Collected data
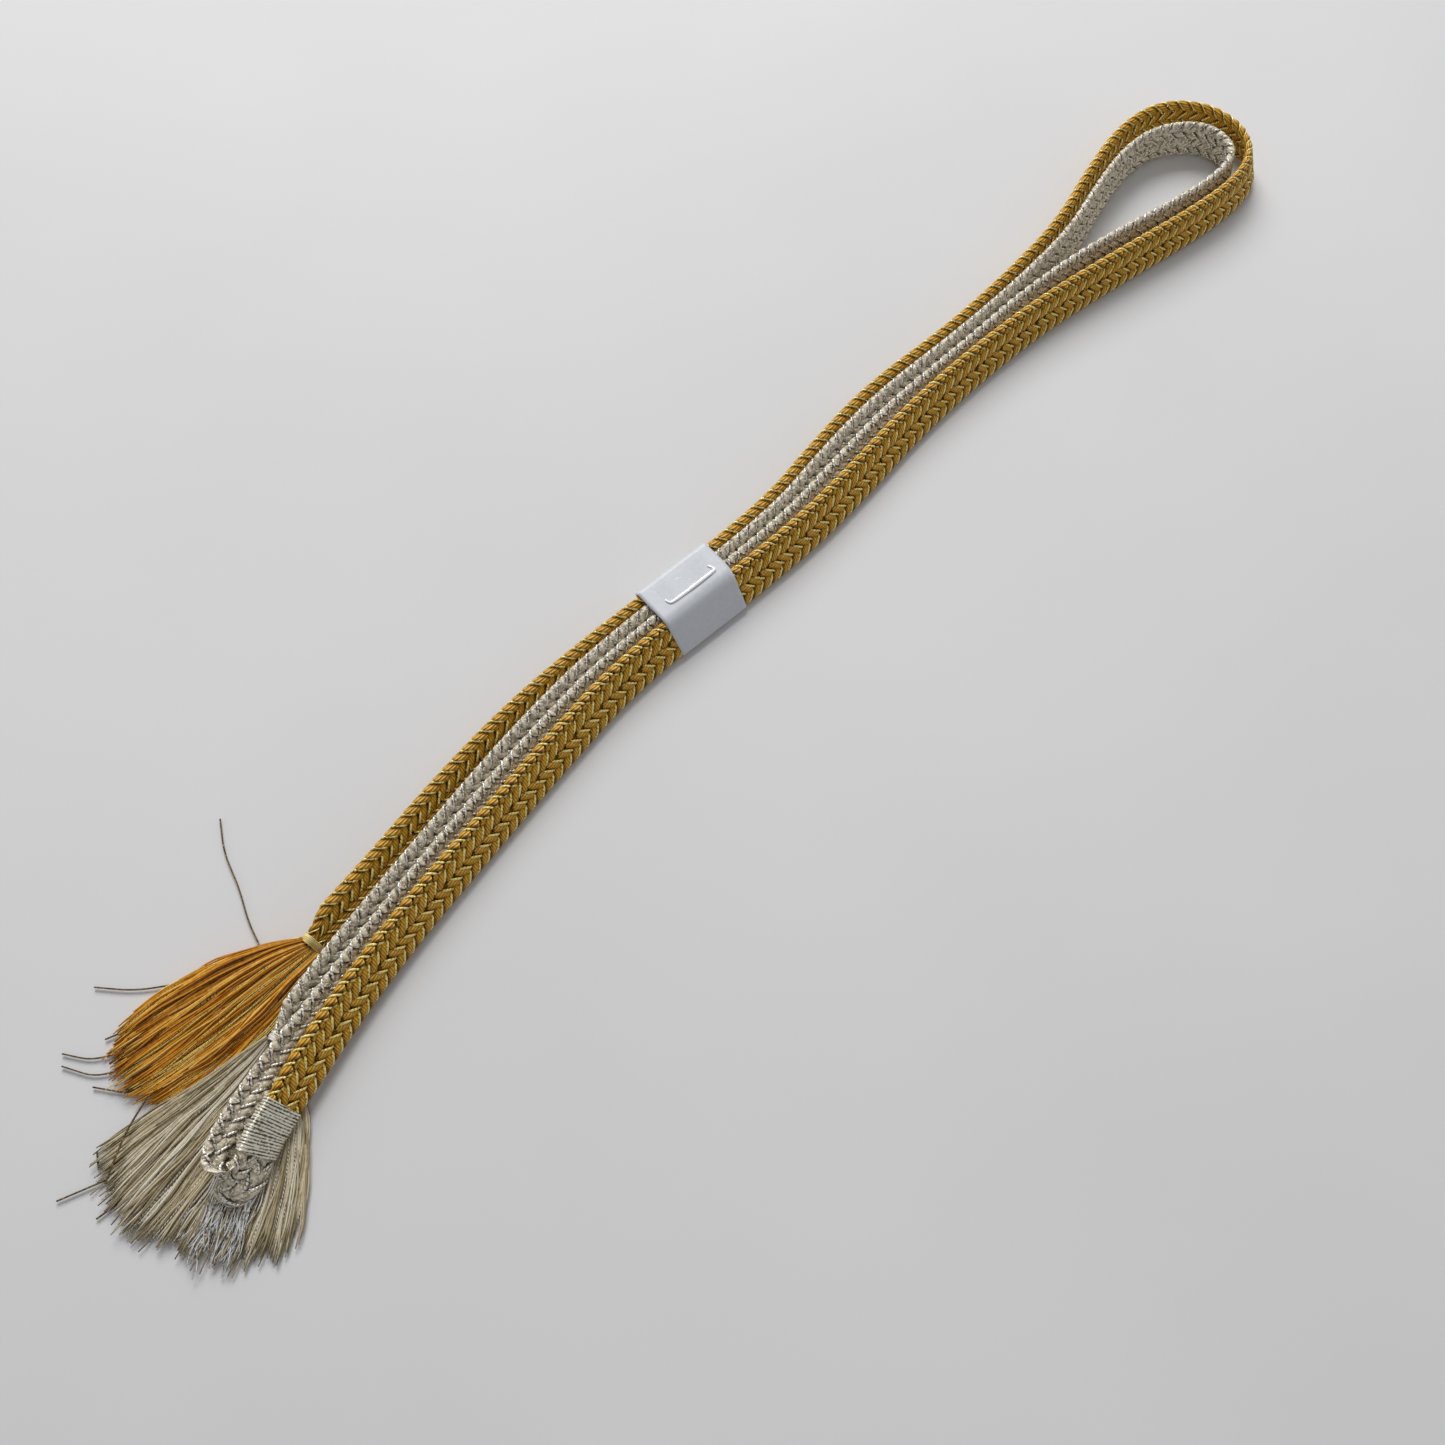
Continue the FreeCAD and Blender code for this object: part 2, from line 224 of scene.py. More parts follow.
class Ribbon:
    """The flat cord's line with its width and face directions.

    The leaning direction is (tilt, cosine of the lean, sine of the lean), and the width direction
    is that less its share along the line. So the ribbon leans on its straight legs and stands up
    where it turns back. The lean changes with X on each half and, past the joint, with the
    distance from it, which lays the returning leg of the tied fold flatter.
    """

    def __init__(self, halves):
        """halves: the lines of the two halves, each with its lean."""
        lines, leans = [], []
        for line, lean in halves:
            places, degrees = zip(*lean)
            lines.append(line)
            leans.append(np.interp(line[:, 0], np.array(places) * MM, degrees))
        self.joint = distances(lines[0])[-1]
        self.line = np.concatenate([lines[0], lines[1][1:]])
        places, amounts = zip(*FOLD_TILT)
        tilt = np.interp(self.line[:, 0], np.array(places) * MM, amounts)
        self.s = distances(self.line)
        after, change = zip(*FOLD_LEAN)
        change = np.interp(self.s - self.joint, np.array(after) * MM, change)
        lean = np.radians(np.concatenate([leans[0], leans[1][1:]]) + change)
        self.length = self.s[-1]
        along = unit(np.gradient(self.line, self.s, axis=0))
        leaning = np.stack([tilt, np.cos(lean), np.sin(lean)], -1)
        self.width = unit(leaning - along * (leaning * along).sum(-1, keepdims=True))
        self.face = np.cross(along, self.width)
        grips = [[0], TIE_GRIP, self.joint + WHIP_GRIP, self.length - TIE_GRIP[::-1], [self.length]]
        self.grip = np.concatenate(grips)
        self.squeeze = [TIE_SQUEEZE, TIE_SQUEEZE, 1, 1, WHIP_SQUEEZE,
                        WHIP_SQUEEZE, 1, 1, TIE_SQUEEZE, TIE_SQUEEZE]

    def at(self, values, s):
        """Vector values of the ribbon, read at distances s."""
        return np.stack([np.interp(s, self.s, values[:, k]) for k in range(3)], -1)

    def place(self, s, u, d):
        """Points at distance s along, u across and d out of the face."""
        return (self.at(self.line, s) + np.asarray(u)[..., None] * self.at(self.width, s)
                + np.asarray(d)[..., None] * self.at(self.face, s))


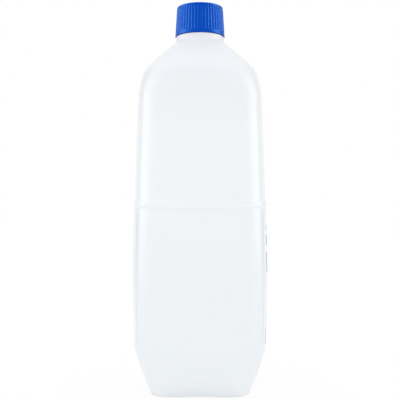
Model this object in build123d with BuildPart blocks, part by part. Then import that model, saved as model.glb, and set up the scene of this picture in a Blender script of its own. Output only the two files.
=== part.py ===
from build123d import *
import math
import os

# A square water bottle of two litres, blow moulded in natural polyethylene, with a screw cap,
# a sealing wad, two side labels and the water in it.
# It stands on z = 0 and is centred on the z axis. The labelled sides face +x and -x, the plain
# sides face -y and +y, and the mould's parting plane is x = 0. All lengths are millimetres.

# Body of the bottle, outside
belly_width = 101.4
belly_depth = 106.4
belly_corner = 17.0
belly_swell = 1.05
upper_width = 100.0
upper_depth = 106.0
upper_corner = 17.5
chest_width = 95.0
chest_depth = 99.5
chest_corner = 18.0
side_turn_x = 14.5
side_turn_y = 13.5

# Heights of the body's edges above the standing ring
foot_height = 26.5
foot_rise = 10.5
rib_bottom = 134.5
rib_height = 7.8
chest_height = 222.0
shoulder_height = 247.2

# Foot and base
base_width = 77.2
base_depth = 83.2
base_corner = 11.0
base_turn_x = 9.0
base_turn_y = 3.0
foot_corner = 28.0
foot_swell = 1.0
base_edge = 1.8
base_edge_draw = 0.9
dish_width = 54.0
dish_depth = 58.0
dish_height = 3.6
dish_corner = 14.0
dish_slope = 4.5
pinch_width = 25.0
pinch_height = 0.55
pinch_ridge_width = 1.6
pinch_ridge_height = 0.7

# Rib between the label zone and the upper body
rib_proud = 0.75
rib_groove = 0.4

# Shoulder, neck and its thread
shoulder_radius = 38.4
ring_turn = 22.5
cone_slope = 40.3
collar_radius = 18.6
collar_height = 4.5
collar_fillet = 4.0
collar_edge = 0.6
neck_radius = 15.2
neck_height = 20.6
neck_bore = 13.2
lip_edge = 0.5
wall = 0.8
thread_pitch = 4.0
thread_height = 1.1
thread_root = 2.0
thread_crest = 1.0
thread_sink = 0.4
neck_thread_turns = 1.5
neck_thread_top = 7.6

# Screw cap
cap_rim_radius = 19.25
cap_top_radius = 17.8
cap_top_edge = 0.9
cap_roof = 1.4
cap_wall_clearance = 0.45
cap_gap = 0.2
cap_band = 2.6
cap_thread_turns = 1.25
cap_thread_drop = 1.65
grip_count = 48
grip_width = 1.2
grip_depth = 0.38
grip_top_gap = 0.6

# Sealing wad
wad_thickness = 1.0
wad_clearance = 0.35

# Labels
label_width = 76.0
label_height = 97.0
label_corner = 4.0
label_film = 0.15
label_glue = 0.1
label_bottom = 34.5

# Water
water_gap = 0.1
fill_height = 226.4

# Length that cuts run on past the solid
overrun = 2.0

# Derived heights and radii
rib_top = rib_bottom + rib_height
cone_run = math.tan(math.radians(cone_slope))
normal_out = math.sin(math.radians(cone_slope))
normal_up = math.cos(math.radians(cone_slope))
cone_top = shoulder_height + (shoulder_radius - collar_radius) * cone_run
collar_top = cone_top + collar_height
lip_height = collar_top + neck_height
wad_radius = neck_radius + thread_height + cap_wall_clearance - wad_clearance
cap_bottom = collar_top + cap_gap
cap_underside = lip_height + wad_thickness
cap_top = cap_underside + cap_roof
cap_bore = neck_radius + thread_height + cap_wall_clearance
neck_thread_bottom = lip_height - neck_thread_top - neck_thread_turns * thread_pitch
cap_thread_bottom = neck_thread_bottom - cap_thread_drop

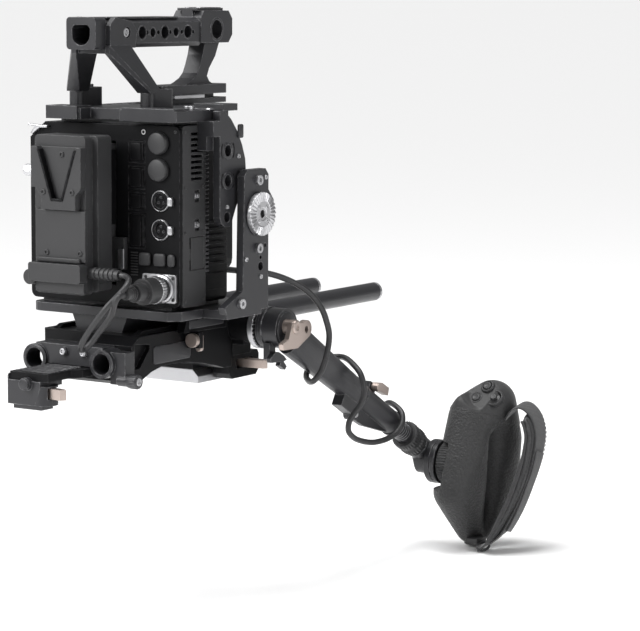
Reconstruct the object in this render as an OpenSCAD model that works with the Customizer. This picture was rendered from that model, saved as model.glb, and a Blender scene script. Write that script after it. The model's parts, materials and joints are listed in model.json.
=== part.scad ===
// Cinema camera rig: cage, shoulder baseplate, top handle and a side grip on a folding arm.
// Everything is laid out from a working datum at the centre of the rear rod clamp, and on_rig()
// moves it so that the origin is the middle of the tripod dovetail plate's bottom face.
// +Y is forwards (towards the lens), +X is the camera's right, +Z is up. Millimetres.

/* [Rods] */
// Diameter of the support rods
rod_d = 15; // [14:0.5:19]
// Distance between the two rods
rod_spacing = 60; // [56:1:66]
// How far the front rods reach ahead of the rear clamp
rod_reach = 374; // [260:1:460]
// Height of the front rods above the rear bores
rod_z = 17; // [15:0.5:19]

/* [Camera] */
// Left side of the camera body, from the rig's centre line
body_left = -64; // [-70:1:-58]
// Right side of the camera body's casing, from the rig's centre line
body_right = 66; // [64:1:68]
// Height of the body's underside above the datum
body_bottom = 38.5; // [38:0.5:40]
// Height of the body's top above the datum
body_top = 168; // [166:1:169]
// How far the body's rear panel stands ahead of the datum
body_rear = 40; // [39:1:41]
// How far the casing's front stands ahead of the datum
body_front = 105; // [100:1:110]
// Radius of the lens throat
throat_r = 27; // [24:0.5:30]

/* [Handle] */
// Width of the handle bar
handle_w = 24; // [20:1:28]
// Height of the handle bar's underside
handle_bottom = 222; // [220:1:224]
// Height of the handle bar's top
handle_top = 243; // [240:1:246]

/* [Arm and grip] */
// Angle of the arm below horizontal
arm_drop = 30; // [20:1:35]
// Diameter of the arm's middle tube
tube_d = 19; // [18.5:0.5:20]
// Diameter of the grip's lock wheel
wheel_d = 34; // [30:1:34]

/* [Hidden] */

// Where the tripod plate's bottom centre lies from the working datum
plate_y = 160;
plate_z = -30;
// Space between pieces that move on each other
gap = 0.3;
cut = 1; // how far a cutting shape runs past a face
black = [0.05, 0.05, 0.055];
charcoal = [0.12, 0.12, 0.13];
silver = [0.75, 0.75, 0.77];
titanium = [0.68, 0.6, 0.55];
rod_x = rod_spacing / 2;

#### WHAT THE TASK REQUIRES
Only the lines from the opening of the material through the line with "and face directions." should be echoed, exactly as written.

#### EXERCISE RESULT
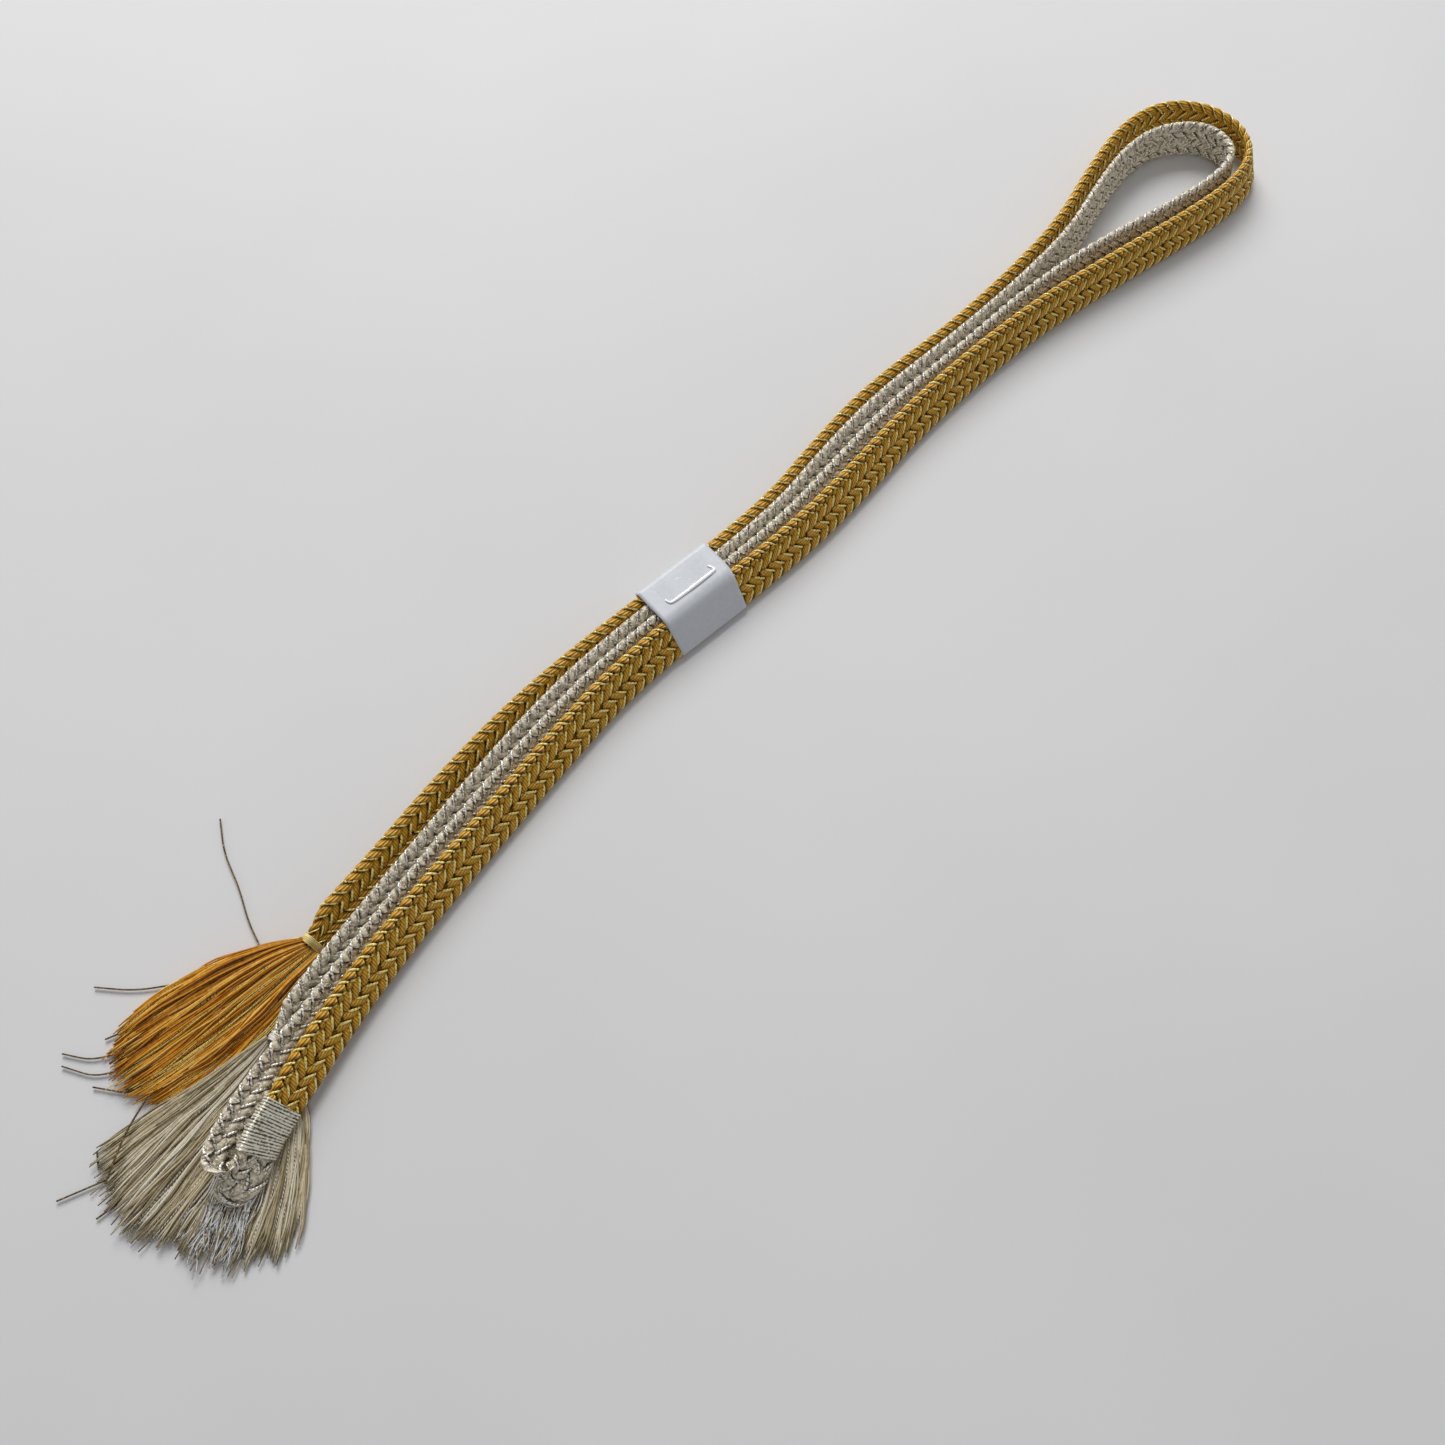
Continue the FreeCAD and Blender code for this object: part 2, from line 224 of scene.py. More parts follow.
class Ribbon:
    """The flat cord's line with its width and face directions.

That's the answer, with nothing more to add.